Abstract
The Magellanic Stream, a gaseous tail that trails behind the Magellanic
Clouds, could replenish the Milky Way with a tremendous amount of gas if it
reaches the Galactic disk before it evaporates into the halo. To determine how
the Magellanic Stream's properties change along its length, we have conducted
an observational study of the H-alpha emission, along with other optical warm
ionized gas tracers, toward 39 sight lines. Using the Wisconsin H-alpha Mapper
telescope, we detect H-alpha emission brighter than 30 - 50 mR in 26 of our 39
sight lines. This H-alpha emission extends more than 2-degree away from the HI
emission.
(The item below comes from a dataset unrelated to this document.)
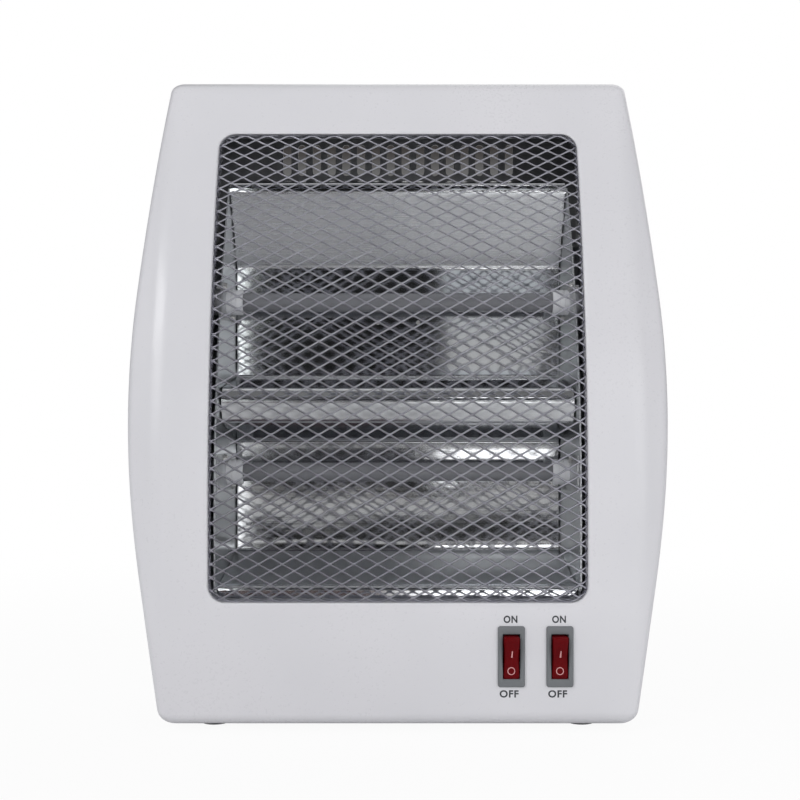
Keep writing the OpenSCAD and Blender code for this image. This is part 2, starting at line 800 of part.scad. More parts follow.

By comparing H-alpha and OI intensities, we find that regions with
log NHI = 19.5 - 20.0 are 16 - 67% ionized. Most of the H-alpha intensities
along the Magellanic Stream are much higher than expected if the primary
ionization source is photoionization from Magellanic Clouds, the Milky Way, and
the extragalactic background. We find that the additional contribution from
self ionization through a "shock cascade" that results as the Stream plows
through the halo might be sufficient to reproduce the underlying level of
H-alpha emission along the Stream. In the sparsely sampled region below the
South Galactic Pole, there exists a subset of sight lines with
uncharacteristically bright emission, which suggest that gas is being ionized
further by an additional source that could be a linked to energetic processes
associated with the Galactic center.